======== Stored data
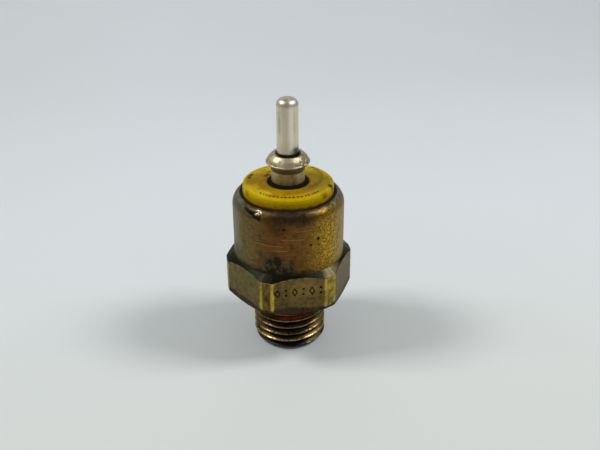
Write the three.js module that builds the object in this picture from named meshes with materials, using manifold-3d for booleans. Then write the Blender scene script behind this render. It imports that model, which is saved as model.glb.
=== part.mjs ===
// A screw-in diaphragm pressure switch with one round terminal, in millimetres, +Z up.
// The origin is the centre of the stud's end face. The switch earths through its own thread.
// Pressure enters the stud, lifts the diaphragm and with it the contact stack, and so opens the circuit.
import * as THREE from "three";
import { mergeVertices } from "three/addons/utils/BufferGeometryUtils.js";
import Module from "manifold-3d";

const wasm = await Module();
wasm.setup();

// ---- Driving dimensions ----

// Stud: M14 x 1.5
const STUD_LENGTH = 11.0;
const THREAD_MAJOR_R = 7.0;
const THREAD_PITCH = 1.5;
const THREAD_START_Z = 1.12; // height of the first whole crest on the +X side
const UNDERCUT_LENGTH = 2.4;
const UNDERCUT_DEPTH = 1.15; // below the crests
const STUD_CHAMFER = 1.0;
const THREAD_RUN_OUT = 0.5; // last stretch of thread, fading into the undercut
const SEAT_RELIEF = 0.35; // step beside the stud that keeps a washer flat on the seat
const PORT_R = 2.0;
const PORT_CHAMFER = 0.4;

// Hexagon, milled on a round bar, so its corners are narrow strips of a cylinder
const HEX_ACROSS_FLATS = 22.0;
const HEX_CORNER_TRIM = 0.65; // turned off the sharp corners
const HEX_HEIGHT = 8.2;
const HEX_TOP_SLOPE = 0.66; // rise over run of the chamfer cones
const HEX_BOTTOM_SLOPE = 0.37;
const SEAT_INSET = 0.55; // flat of the sealing seat, in from the flats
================
# [Stated goal]
Return only the lines from the beginning of the material up to and including the line with "const PORT_CHAMFER = 0.4;", exactly as written.

# [Answer]
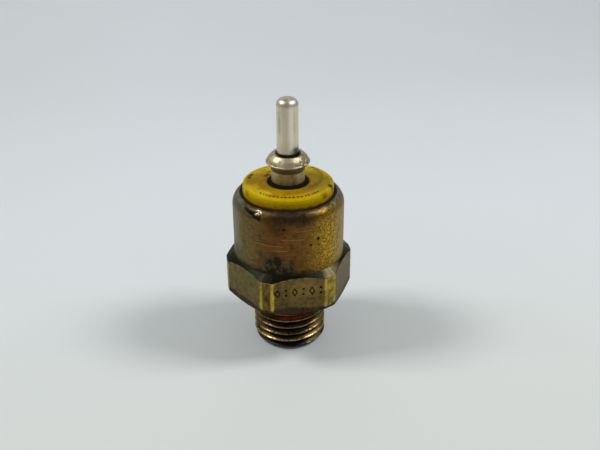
Write the three.js module that builds the object in this picture from named meshes with materials, using manifold-3d for booleans. Then write the Blender scene script behind this render. It imports that model, which is saved as model.glb.
=== part.mjs ===
// A screw-in diaphragm pressure switch with one round terminal, in millimetres, +Z up.
// The origin is the centre of the stud's end face. The switch earths through its own thread.
// Pressure enters the stud, lifts the diaphragm and with it the contact stack, and so opens the circuit.
import * as THREE from "three";
import { mergeVertices } from "three/addons/utils/BufferGeometryUtils.js";
import Module from "manifold-3d";

const wasm = await Module();
wasm.setup();

// ---- Driving dimensions ----

// Stud: M14 x 1.5
const STUD_LENGTH = 11.0;
const THREAD_MAJOR_R = 7.0;
const THREAD_PITCH = 1.5;
const THREAD_START_Z = 1.12; // height of the first whole crest on the +X side
const UNDERCUT_LENGTH = 2.4;
const UNDERCUT_DEPTH = 1.15; // below the crests
const STUD_CHAMFER = 1.0;
const THREAD_RUN_OUT = 0.5; // last stretch of thread, fading into the undercut
const SEAT_RELIEF = 0.35; // step beside the stud that keeps a washer flat on the seat
const PORT_R = 2.0;
const PORT_CHAMFER = 0.4;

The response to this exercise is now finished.